Be it Theatre, Written Communications, or Nutrition, Health Sciences students are willing to go a long way to secure course placements, including sacrificing other courses, money, or even their own perirenal fat.
The chaos commenced on the dark date of June 28, 2017, as enrollment in popular courses opened. Course releases at 10:00:00 A.M. EST (GMT+5) saw every student determinedly waiting with courses in their Mosaic shopping carts, eager to press “Enroll”. It only took until 10:01:59 before the frantic cries for help began. Innocent students victimized by merciless fate, unable to enroll in the courses they had wanted since before they knew what wanting meant.
Social media immediately erupted with desperate requests for course swaps, with backroom negotiations solicited on a clandestine document known only as “THE LIST”. During these transactions, radical sects of students were seen betraying their own friends with heinous acts of course robbery (violating Sec. 12.12 of the BHSS code). “Everything’s fair in love and war,” claimed one member, “and this war is waged on our immeasurable love for the finest courses in the program.”

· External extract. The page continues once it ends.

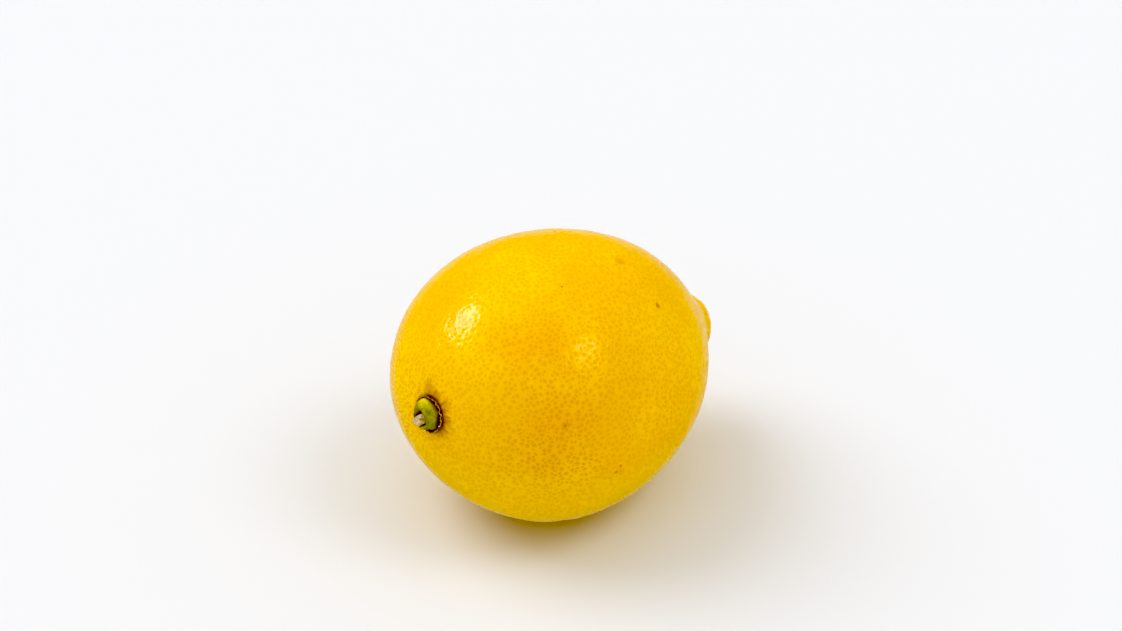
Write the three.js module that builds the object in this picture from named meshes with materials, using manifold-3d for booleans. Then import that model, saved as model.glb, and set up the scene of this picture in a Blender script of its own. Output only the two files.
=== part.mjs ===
// A fresh lemon lying on its side, as it comes to rest on a level surface.
// Millimetres, +Z up, +X from the stem end towards the nipple.
// The origin is on the surface the lemon rests on, under the middle of its outline.

import * as THREE from "three";
import { mergeVertices } from "three/addons/utils/BufferGeometryUtils.js";
import Module from "manifold-3d";

// The fruit, measured from its widest section.
const widestRadius = 29;
const stemHalfLength = 29.5;
const tipHalfLength = 37.4; // of the body alone, as if it closed without a nipple
const stemFullness = 2.04; // 2 is an ellipse, and more is fuller
const tipFullness = 1.9;
const neckStart = 29.3; // past here the body runs straight to the nipple
const neckSlope = 1;

// The nipple, a blunt dome that grows out of the tip.
const nippleRadius = 7.2;
const nippleShoulder = 39; // where the dome starts to close
const nippleDome = 6.3;
const nippleBlend = 3; // how softly the body runs into it

// What keeps the fruit from being a perfect turned shape.
const ovalShare = 0.02;
const ovalTurn = -0.15;
const threeSidedShare = 0.02;
const threeSidedTurn = -0.3;
const bow = 0.35; // sideways bow of the axis
const bowTurn = -0.4;
const bowHalfLength = 33;

// The nipple lies a little lower than the stem, and the rind under the fruit is pressed flat.
const restPitch = THREE.MathUtils.degToRad(9.4);
const restDepth = 0.45;

// The dip in the rind that the calyx sits in.
const socketRadius = 4.3;
const socketDepth = 0.9;
const socketEdge = 0.7;

// The calyx: a thin sepal rim, a puffed ring and a pit in the middle.
const sepalRadius = 3.9;
const sepalThickness = 0.4;
const sepalLobes = 5;
const sepalWave = 0.04;
const sepalLip = 0.8; // how far the rim reaches past its underside
const ringRadius = 2.5;
const ringHalfWidth = 0.95;
const ringHeight = 2.1;
const ringPuff = 0.7; // below 1 the ring is fuller than an ellipse
const pitDepth = 1;

// The cut stem that stands in the pit.
const stemRadius = 1.15;
const stemTaper = 0.9; // top against foot
const stemSides = 0.08; // how three-sided its section is
const stemRise = 0.9; // above the top of the ring
const stemLean = 0.2; // radians, away from the calyx's axis
const stemLeanTurn = -0.74; // which way it leans, from +Y towards +Z
const clearance = 0.3; // between neighbouring pieces

// The block that cuts the flat spot.
const slabWidth = 60;
const slabHeight = 10;

// How finely the round shapes are divided.
const roundSteps = 56;
const stemSideSteps = 22;
const tipSideSteps = 26;
const smallRoundSteps = 30;
const smallArcSteps = 9;
const stemHeightSteps = 3;

const wasm = await Module();
wasm.setup();

// The fruit's radius at x on the nipple side: the body and the dome, joined by a soft maximum.
function tipSideRadius(x) {
  const reach = Math.min(x, neckStart) / tipHalfLength;
  const full = widestRadius * (1 - reach ** 2) ** (1 / tipFullness);
  const past = THREE.MathUtils.clamp((x - nippleShoulder) / nippleDome, 0, 1);
  const body = full - neckSlope * Math.max(x - neckStart, 0) - nippleRadius * past;
  const dome = nippleRadius * Math.sqrt(1 - past ** 2);
  const share = THREE.MathUtils.clamp(0.5 + (0.5 * (body - dome)) / nippleBlend, 0, 1);
  return dome * (1 - share) + body * share + nippleBlend * share * (1 - share);
}

// How far the rind dips towards the middle of the fruit at a distance from the stem's axis.
function socketDip(radius) {
  const inside = THREE.MathUtils.smoothstep(socketRadius - radius, -socketEdge, socketEdge);
  return socketDepth * inside;
}

// Outline of the fruit from the stem end to the nipple, as radius against place along the axis.
function fruitOutline() {
  const points = [];
  for (let step = 0; step < stemSideSteps; step += 1) {
    const angle = (Math.PI / 2) * (step / stemSideSteps) ** 1.3; // closer together at the stem
    const radius = widestRadius * Math.sin(angle) ** (2 / stemFullness);
    points.push(new THREE.Vector2(radius, socketDip(radius) - stemHalfLength * Math.cos(angle)));
  }
  const length = nippleShoulder + nippleDome;
  for (let step = 0; step < tipSideSteps; step += 1) {
    const x = length * Math.sin((Math.PI / 2) * (step / tipSideSteps));
    points.push(new THREE.Vector2(tipSideRadius(x), x));
  }
  points.push(new THREE.Vector2(0, length));
  return points;
}

// Presses the turned fruit a little oval and three-sided, and bows its axis.
function makeUneven(geometry) {
  const position = geometry.getAttribute("position");
  for (let i = 0; i < position.count; i += 1) {
    const x = position.getX(i);
    const turn = Math.atan2(position.getZ(i), position.getY(i));
    const oval = ovalShare * Math.cos(2 * (turn - ovalTurn));
    const threeSided = threeSidedShare * Math.cos(3 * (turn - threeSidedTurn));
    const radius = Math.hypot(position.getY(i), position.getZ(i)) * (1 + oval + threeSided);
    const offset = bow * (1 - (x / bowHalfLength) ** 2);
    const y = radius * Math.cos(turn) + offset * Math.cos(bowTurn);
    const z = radius * Math.sin(turn) + offset * Math.sin(bowTurn);
    position.setXYZ(i, x, y, z);
  }
}

// A closed geometry as a solid that can be cut.
function toSolid(geometry) {
  const bare = geometry.clone();
  bare.deleteAttribute("normal");
  bare.deleteAttribute("uv");
  const merged = mergeVertices(bare, 1e-3);
  return new wasm.Manifold(
    new wasm.Mesh({
      numProp: 3,
      vertProperties: merged.getAttribute("position").array,
      triVerts: new Uint32Array(merged.index.array),
    }),
  );
}

function toGeometry(solid) {
  const mesh = solid.getMesh();
  const geometry = new THREE.BufferGeometry();
  geometry.setAttribute("position", new THREE.BufferAttribute(mesh.vertProperties, 3));
  geometry.setIndex(new THREE.BufferAttribute(mesh.triVerts, 1));
  geometry.computeVertexNormals();
  return geometry;
}

// The whole fruit at its resting angle, with the flat spot cut level.
function makeFruit() {
  const turned = new THREE.LatheGeometry(fruitOutline(), roundSteps);
  turned.rotateZ(-Math.PI / 2);
  makeUneven(turned);
  turned.rotateY(restPitch);
  turned.computeBoundingBox();
  const slab = new THREE.BoxGeometry(slabWidth, slabWidth, slabHeight);
  slab.translate(0, 0, turned.boundingBox.min.z + restDepth - slabHeight / 2);
  const geometry = toGeometry(toSolid(turned).subtract(toSolid(slab)));
  const rind = new THREE.MeshStandardMaterial({ color: 0xf2b705, roughness: 0.38, metalness: 0 });
  const fruit = new THREE.Mesh(geometry, rind);
  fruit.name = "fruit";
  return fruit;
}

// The calyx stands along +Y from its underside, and its sepals make a gentle wave round the rim.
function makeCalyx() {
  const points = [new THREE.Vector2(0, 0)];
  points.push(new THREE.Vector2(sepalRadius - sepalLip, 0));
  points.push(new THREE.Vector2(sepalRadius, sepalThickness / 4));
  points.push(new THREE.Vector2(sepalRadius, sepalThickness));
  for (let step = 0; step < smallArcSteps; step += 1) {
    const angle = (Math.PI * step) / smallArcSteps;
    const radius = ringRadius + ringHalfWidth * Math.cos(angle);
    const rise = (ringHeight - sepalThickness) * Math.sin(angle) ** ringPuff;
    points.push(new THREE.Vector2(radius, sepalThickness + rise));
  }
  points.push(new THREE.Vector2(ringRadius - ringHalfWidth, ringHeight - pitDepth));
  points.push(new THREE.Vector2(0, ringHeight - pitDepth));
  const geometry = new THREE.LatheGeometry(points, smallRoundSteps);
  const position = geometry.getAttribute("position");
  for (let i = 0; i < position.count; i += 1) {
    const turn = Math.atan2(position.getZ(i), position.getX(i));
    const wave = 1 + sepalWave * Math.cos(sepalLobes * turn);
    position.setX(i, position.getX(i) * wave);
    position.setZ(i, position.getZ(i) * wave);
  }
  const green = new THREE.MeshStandardMaterial({ color: 0x93a012, roughness: 0.6, metalness: 0 });
  const calyx = new THREE.Mesh(toGeometry(toSolid(geometry)), green);
  calyx.name = "calyx";
  return calyx;
}

// The stem was snapped off, so it leans a little and its section is nearly three-sided.
function makeStemStub() {
  const foot = ringHeight - pitDepth + clearance + stemRadius * Math.sin(stemLean);
  const top = ringHeight + stemRise;
  const geometry = new THREE.CylinderGeometry(
    stemRadius * stemTaper,
    stemRadius,
    top - foot,
    smallRoundSteps,
    stemHeightSteps,
  );
  const position = geometry.getAttribute("position");
  for (let i = 0; i < position.count; i += 1) {
    const turn = Math.atan2(position.getZ(i), position.getX(i));
    const side = 1 + stemSides * Math.cos(3 * turn);
    position.setX(i, position.getX(i) * side);
    position.setZ(i, position.getZ(i) * side);
  }
  geometry.translate(0, (top - foot) / 2, 0);
  geometry.rotateZ(-stemLean);
  geometry.rotateY(-stemLeanTurn);
  geometry.translate(0, foot, 0);
  const wood = new THREE.MeshStandardMaterial({ color: 0xb79a6e, roughness: 0.85, metalness: 0 });
  const stemStub = new THREE.Mesh(toGeometry(toSolid(geometry)), wood);
  stemStub.name = "stem_stub";
  return stemStub;
}

// The calyx and stem share the fruit's axis, and stand out of the socket towards -X.
const stemEnd = new THREE.Group();
stemEnd.add(makeCalyx());
stemEnd.add(makeStemStub());
stemEnd.rotation.z = Math.PI / 2;
const bowAtStem = bow * (1 - (stemHalfLength / bowHalfLength) ** 2);
stemEnd.position.set(
  socketDepth - stemHalfLength - clearance,
  bowAtStem * Math.cos(bowTurn),
  bowAtStem * Math.sin(bowTurn),
);

const tilted = new THREE.Group();
tilted.rotation.y = restPitch;
tilted.add(stemEnd);

const lemon = new THREE.Group();
lemon.add(makeFruit());
lemon.add(tilted);

// Puts the flat spot on z = 0 and the middle of the outline over the origin.
lemon.updateMatrixWorld(true);
const outline = new THREE.Box3().setFromObject(lemon, true);
const middle = outline.getCenter(new THREE.Vector3());
lemon.position.set(-middle.x, -middle.y, -outline.min.z);

export default lemon;
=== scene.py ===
import math

import bpy
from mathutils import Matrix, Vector


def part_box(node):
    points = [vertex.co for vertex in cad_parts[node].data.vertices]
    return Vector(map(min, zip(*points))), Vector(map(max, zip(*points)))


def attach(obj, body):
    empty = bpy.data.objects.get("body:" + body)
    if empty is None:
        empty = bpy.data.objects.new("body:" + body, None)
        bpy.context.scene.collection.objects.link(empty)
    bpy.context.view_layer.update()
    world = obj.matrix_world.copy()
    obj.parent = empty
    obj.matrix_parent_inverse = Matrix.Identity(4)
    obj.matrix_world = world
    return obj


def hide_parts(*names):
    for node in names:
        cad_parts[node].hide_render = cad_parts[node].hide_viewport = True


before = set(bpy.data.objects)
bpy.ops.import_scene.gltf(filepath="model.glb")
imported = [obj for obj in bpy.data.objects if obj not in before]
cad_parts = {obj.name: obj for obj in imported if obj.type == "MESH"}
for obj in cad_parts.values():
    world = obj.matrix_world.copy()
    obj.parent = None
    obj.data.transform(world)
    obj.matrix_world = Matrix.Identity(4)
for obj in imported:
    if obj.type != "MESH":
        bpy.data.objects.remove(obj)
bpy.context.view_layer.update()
mm = 0.001
weldDistance = 0.002 * mm  # closes the seam and the poles of a spun shape
scene = bpy.context.scene


class Wire:  # a node socket that adds Math nodes when it is used in an expression
    def __init__(self, tree, socket=None):
        self.tree = tree
        self.socket = socket

    def node(self, kind, settings=None, inputs=None, output=0):
        made = self.tree.nodes.new(kind)
        for name, value in (settings or {}).items():
            setattr(made, name, value)
        for name, value in (inputs or {}).items():
            socket = made.inputs[name]
            if isinstance(value, Wire):
                self.tree.links.new(value.socket, socket)
            else:
                socket.default_value = value
        return Wire(self.tree, made.outputs[output])

    def math(self, operation, first, second=0.0):
        return self.node("ShaderNodeMath", {"operation": operation}, {0: first, 1: second})

    def __add__(self, other):
        return self.math("ADD", self, other)

    def __radd__(self, other):
        return self.math("ADD", other, self)

    def __sub__(self, other):
        return self.math("SUBTRACT", self, other)

    def __rsub__(self, other):
        return self.math("SUBTRACT", other, self)

    def __mul__(self, other):
        return self.math("MULTIPLY", self, other)

    def __rmul__(self, other):
        return self.math("MULTIPLY", other, self)

    def __truediv__(self, other):
        return self.math("DIVIDE", self, other)

    def __pow__(self, other):
        return self.math("POWER", self, other)


def fade(value, start, end, low=0.0, high=1.0):  # a soft step from low to high
    limits = {"Value": value, "From Min": start, "From Max": end, "To Min": low, "To Max": high}
    return value.node("ShaderNodeMapRange", {"interpolation_type": "SMOOTHSTEP"}, limits)


def noise(vector, scale, detail=2.0, roughness=0.5, output="Fac"):
    values = {"Vector": vector, "Scale": scale, "Detail": detail, "Roughness": roughness}
    return vector.node("ShaderNodeTexNoise", {}, values, output)


def cells(vector, scale, output="Distance", feature="F1"):
    values = {"Vector": vector, "Scale": scale}
    return vector.node("ShaderNodeTexVoronoi", {"feature": feature}, values, output)


def mixColour(factor, first, second):
    return factor.node("ShaderNodeMix", {"data_type": "RGBA"}, {"Factor": factor, 6: first, 7: second}, 2)


def vectorMath(operation, first, second=(0.0, 0.0, 0.0), third=(0.0, 0.0, 0.0), output="Vector"):
    values = {0: first, 1: second, 2: third}
    return first.node("ShaderNodeVectorMath", {"operation": operation}, values, output)


def scaled(vector, factor):
    return vector.node("ShaderNodeVectorMath", {"operation": "SCALE"}, {0: vector, "Scale": factor})


def parts(vector):
    return [vector.node("ShaderNodeSeparateXYZ", {}, {"Vector": vector}, axis) for axis in "XYZ"]


def joined(x, y, z):
    wire = next(value for value in (x, y, z) if isinstance(value, Wire))
    return wire.node("ShaderNodeCombineXYZ", {}, {"X": x, "Y": y, "Z": z})


def rgb(red, green, blue):
    return (red, green, blue, 1.0)


# the lemon's own space has X along its axis, from its widest section towards the nipple
lemon = {
    "widestRadius": 29 * mm,
    "stemHalfLength": 29.5 * mm,
    "tipHalfLength": 37.4 * mm,
    "stemFullness": 2.04,  # 2 is an ellipse, and more is fuller
    "tipFullness": 1.9,
    "neckStart": 29.3 * mm,  # past here the body runs straight to the nipple
    "neckSlope": 1.0,
    "nippleRadius": 7.2 * mm,
    "nippleShoulder": 39 * mm,
    "nippleDome": 6.3 * mm,
    "nippleBlend": 3 * mm,
    "oval": 0.02,  # how far from round the section is
    "ovalTurn": -0.15,
    "threeSided": 0.02,
    "threeSidedTurn": -0.3,
    "bow": 0.35 * mm,
    "bowTurn": -0.4,
    "bowHalfLength": 33 * mm,
    "restPitch": math.radians(9.4),  # the nipple lies lower than the stem
    "socketRadius": 3.5 * mm,
    "socketDepth": 0.9 * mm,
    "socketEdge": 0.5 * mm,
    "stemCrowding": 1.15,  # above 1 the outline's points lie closer together at the stem
    "stemSteps": 110,
    "tipSteps": 130,
    "turnSteps": 396,
}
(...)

Anxiousness and despair drove many to extremity. One third-year student claimed be willing to perform his own nephrectomy at home. “I learned about kidney anatomy in HTH SCI 2FF3. If you’re willing to give me 3CC3, I’ll have the kidney ready for you within a few hours!” exclaimed the student in a teary post in the 2019 Facebook group. The course was later traded for a cookie from the hospital cafe.
“Eh…” remarked a fourth year, “still better than SOLAR.”